Budget rebalance recommendation -- [client] -- $5,000/month
Campaign Current Proposed Delta Rationale Summer Sale - Retargeting $800 $1,000 +$200 ROAS 6.1x; room to scale within diminishing-returns ceiling New Arrivals - Broad $1,200 $900 -$300 CPA $62, 1.8x above benchmark; broad match driving low-intent clicks Brand Search $600 $750 +$150 CPA $18; budget constrained; marginal ROAS still strong Display - Awareness $1,400 $1,100 -$300 Zero conversions last 30 days Seasonal - Exact $1,000 $1,250 +$250 CPA $29, below benchmark; audience not yet saturated Projected blended ROAS: 4.1x (up from 3.2x).
Assumptions: Retargeting audience pool is not saturated at $1,000/month; New Arrivals broad-match waste is keyword-driven (full analysis in the thread); Seasonal exact-match has room before impression share caps out.
The account manager reviews the assumptions, approves four of the five shifts, and flags the Display campaign to hold spend until a creative refresh is ready.
Diagnosing a Campaign That Stopped Converting
An account manager notices a campaign that was performing well last quarter has flat-lined.
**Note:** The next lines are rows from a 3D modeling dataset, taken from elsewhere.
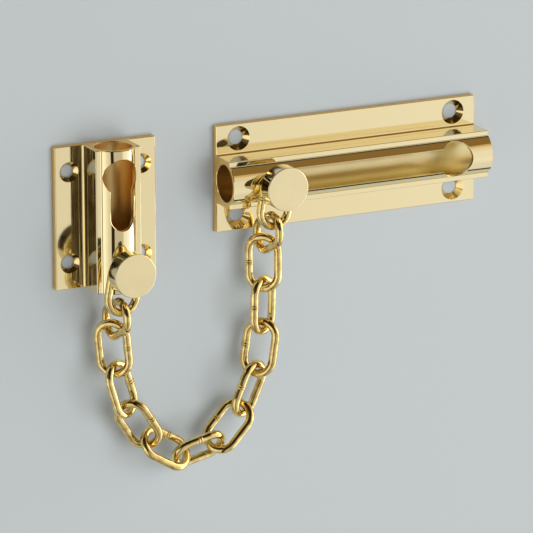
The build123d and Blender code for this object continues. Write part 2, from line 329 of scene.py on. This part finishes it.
class Shading:
    """A node tree being wired: adds nodes, sets their sockets and links them."""

    def __init__(self, tree):
        self.tree = tree
        tree.nodes.clear()

    def add(self, kind, inputs=None, **settings):
        """A new node. A value in inputs is a number, a colour or another node's output."""
        node = self.tree.nodes.new(kind)
        for name, value in settings.items():
            setattr(node, name, value)
        for key, value in (inputs or {}).items():
            if isinstance(value, bpy.types.NodeSocket):
                self.tree.links.new(value, node.inputs[key])
            else:
                node.inputs[key].default_value = value
        return node

    def math(self, operation, *values):
        """Result of a Math node."""
        return self.add("ShaderNodeMath", dict(enumerate(values)), operation=operation).outputs[0]

    def vector(self, operation, *values):
        """Vector result of a Vector Math node."""
        return self.add("ShaderNodeVectorMath", dict(enumerate(values)), operation=operation).outputs[0]

    def length(self, vector):
        """Length of a vector."""
        return self.add("ShaderNodeVectorMath", {0: vector}, operation="LENGTH").outputs["Value"]

    def ramp(self, value, low, high, start=0.0, end=1.0):
        """start below low, end above high, and smooth between."""
        inputs = {"Value": value, "From Min": low, "From Max": high, "To Min": start, "To Max": end}
        return self.add("ShaderNodeMapRange", inputs, interpolation_type="SMOOTHSTEP").outputs[0]

    def step(self, angle, span, start=0.0, end=1.0):
        """A ramp between the two angles of a span in degrees."""
        low, high = span
        return self.ramp(angle, math.radians(low), math.radians(high), start, end)

    def bump(self, height, distance, normal=None):
        """Normal of a surface with marks this deep, over an earlier bump where one is given."""
        inputs = {"Height": height, "Distance": distance}
        if normal is not None:
            inputs["Normal"] = normal
        return self.add("ShaderNodeBump", inputs).outputs[0]

    def mix(self, factor, first, second):
        """Colour between two colours."""
        node = self.add("ShaderNodeMix", data_type="RGBA")
        for socket, value in (("Factor_Float", factor), ("A_Color", first), ("B_Color", second)):
            target = next(item for item in node.inputs if item.identifier == socket)
            if isinstance(value, bpy.types.NodeSocket):
                self.tree.links.new(value, target)
            else:
                target.default_value = value
        return next(item for item in node.outputs if item.identifier == "Result_Color")

    def noise(self, vector, scale, detail):
        """Smooth noise from 0 to 1."""
        inputs = {"Vector": vector, "Scale": scale, "Detail": detail}
        return self.add("ShaderNodeTexNoise", inputs).outputs["Fac"]


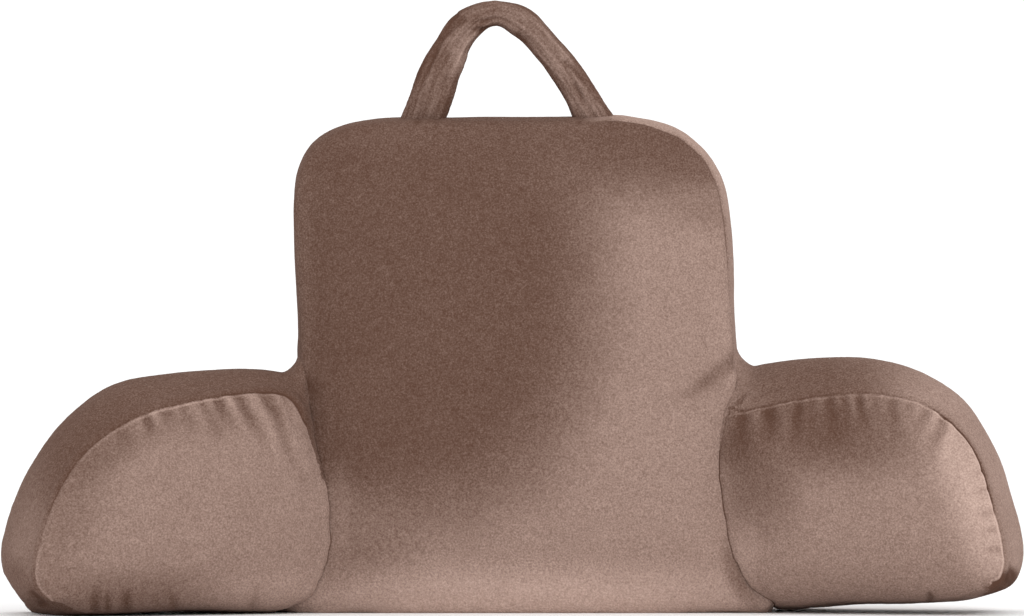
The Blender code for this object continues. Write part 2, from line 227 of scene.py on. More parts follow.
ARM_RIGHT = Cushion(
    cover="arm_right_cover",
    nodes=("arm_right", "arm_right_band"),
    strip="arm_right_band",
    yaw=math.radians(15),
    voxel=0.0044,
    overlap=0.003,
    drops=pairs(
        (190, 9), (212, 8), (250, 6), (350, 4), (395, 1), (404, -4),
        (412, -10), (419, -9), (426, -3), (432, 0),
    ),
    pulls=pairs((8, 8), (27, 0), (50, -6), (116, -6), (160, -2)),
    lifts=pairs((190, 4), (260, 2), (340, 1)),
    swells=swells((421, 159, 36, -2.8)),
    gathers=gathers(
        (204, 44, 2, 6, 1), (228, 54, 0, 5.6, 1.6),
        (256, 56, -9, 4.2, 1.2), (265.5, 34, -3, 3.4, 0.6),
        (281.5, 60, 7, 5, 1.4), (293.5, 56, 5, 4.2, 1.2),
        (307, 44, 4, 3.6, 1.5), (321.5, 26, 0, 3.4, 0.5),
        (336.5, 60, 1, 4.6, 0.9), (352, 26, -4, 3.4, 0.5),
        (368, 36, -12, 4.4, 1.1), (382, 50, -20, 3.8, 2),
    ),
    creases=creases(
        (372, 8, 365, 22, 2.4, 4),
        (442, 26, 430, 34, 3.4, 4),
        (438, 19, 418, 26, 3, 2.6),
        (444, 32, 436, 48, 2.4, 2),
        (437, 25, 408, 13, 3, 3.4),
        (436, 34, 427, 18, 2.6, 3.6),
        (415, 128.3, 404, 124, 2.4, 1),
        (418, 112, 404, 108, 2.4, 1),
        (422, 91.5, 406, 88.5, 2.4, 1.3),
        (424, 76, 408, 74.5, 2.4, 1),
        (426, 59, 412, 58, 2.4, 1.3),
    ),
    stitching=stitches(
        (210, 180, 0.5, 0.3, 0.6), (250, 190, 0.5, 0.25, 0.7),
        (300, 196, 0.4, 0.1, 0.2), (350, 190, 0.6, 0.1, 0.6),
        (395, 165, 0.9, 1, 0.6), (417, 120, 1, 1, 0.8),
        (430, 72, 0.5, 0.1, 0.7),
    ),
    pile=0.88,
    nap=nap_and_shade_rows(
        (262, 169, 74, 36, -4, 0.8, 0.08),
        (208, 52, 10, 36, 0, 0.8, 1.08),
        (217, 122, 28, 38, 0, 0.8, 0.4),
        (204, 158, 20, 20, 0, 0.8, 0.1),
        (411, 106, 26, 70, 18, 0.85, 1.5),
        (330, 12, 110, 22, 0, 0.9, 0.74),
        # Painted shade in the pucker at the face's lower outer corner.
        (424, 22, 10, 8, -30, 0.6, 0.2),
    ),
    strip_pile=0.62,
    strip_nap=nap_and_shade_rows(
        (205, 212, 16, 30, -30, 0.5, 0.9),
        (270, 208, 64, 24, 0, 0.8, 0.22),
        (440, 125, 35, 60, 0, 0.9, 1),
        (392, 182, 52, 30, -35, 0.8, 0.98),
        (446, 56, 12, 22, 0, 0.8, 1),
        # Painted shade in the pucker at the strip's lower outer corner.
        (436, 24, 16, 13, 20, 0.5, -0.9),
    ),
)

# Rear seams look the same all along: how deep their groove, how dark the painted shade in it.
REAR_GROOVE = 0.7
REAR_SEAM_SHADE = 0.3

HANDLE_SWELLS = swells(
    (12, 550, 20, 2.8), (40, 524, 22, 2),
    (-4, 524, 14, 2.8), (-45, 546, 22, 2.6),
    (-56, 538, 18, 1.8), (-92, 500, 32, 2.6),
    (-64, 448, 18, 2.8), (-54, 472, 22, 2.4),
    (-104, 446, 14, 1.6), (66, 502, 20, 2.4),
    (80, 478, 18, 2.6), (30, 480, 18, 2.2),
    (56, 446, 15, 5.5), (92, 446, 15, 2),
)
HANDLE_CREASES = creases(
    (-17, 533.5, -43, 531, 2.4, 4),
    (-45.6, 540.2, -65.6, 522, 2.2, 2.4),
    (-51.1, 542.9, -69.3, 516.5, 2.2, 2.2),
    (-66, 523, -85.7, 478.2, 2.2, 1.8),
    (-35.6, 537.5, -14.7, 544.8, 2.2, 1.8),
    (-46, 506, -56, 484, 5, -2),
    (-62, 486, -70, 464, 3, 1.6),
    (5, 529.3, 21.9, 512.9, 2.2, 1.8),
    (47.4, 501, 77.4, 470.9, 2.2, 2),
    (56, 480, 68, 460, 2.4, 1.6),
)
HANDLE_PILE = 0.36
HANDLE_NAP_AND_SHADE = nap_and_shade_rows(
    (0, 546, 40, 20, 0, 0.8, 0.48),
    (55, 485, 45, 70, 20, 0.8, 0.6),
    (-47, 519, 10, 15, -20, 0.8, 0.76),
    (-66, 480, 6, 10, -15, 0.8, 0.65),
)


# ---- Settings ----------------------------------------------------------------------


def length(name, description, default):
    """A property that holds a length."""
    return FloatProperty(
        name=name, description=description, default=default, subtype="DISTANCE", unit="LENGTH"
    )


def colour(name, description, default):
    """A property that holds a colour."""
    return FloatVectorProperty(
        name=name, description=description, default=default, subtype="COLOR", size=3
    )


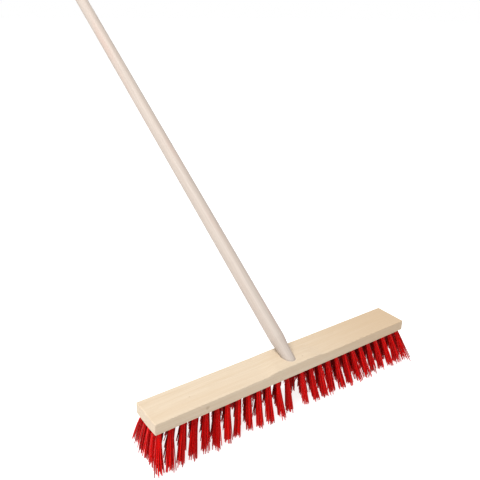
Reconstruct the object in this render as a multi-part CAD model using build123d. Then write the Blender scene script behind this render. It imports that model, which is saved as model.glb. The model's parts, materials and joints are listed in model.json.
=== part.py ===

No obvious change was made to the account.
Step 1: Request.
@Agenteous why has "Lead Gen - Phrase Match" stopped converting for [client]? It was our top performer in Q2.
Step 2: Diagnosis. The agent pulls the stored campaign data, compares Q2 and current performance, and walks through the most likely causes.
Step 3: Result.
"Lead Gen - Phrase Match" -- performance diagnostic
Q2 CPA: $94. Current (last 30 days) CPA: $218. Conversions dropped from 41 to 9.
Three things stand out:
- Click-through rate is flat (2.1% vs 2.3% in Q2), so the ad copy is not the problem. Traffic quality or the landing page changed.
- Conversion rate dropped from 4.8% to 0.9%. The click is still being earned; the page is not closing it. This points to a landing-page change or a mismatch between ad intent and page content.
- Impression share increased from 54% to 71% in the same period. Broader reach often means lower intent at the margin.
Recommended next step: compare the current landing page against the Q2 version and check whether a page update shipped between June and now. Marketing Content has been briefed to review the landing page.
If the page is unchanged, the next diagnostic is an audience exclusion audit -- exclusions decay over time and may be admitting lower-intent traffic.
The account manager confirms a landing-page redesign shipped in July. They take the finding to Marketing Content and Marketing Web to fix the conversion gap.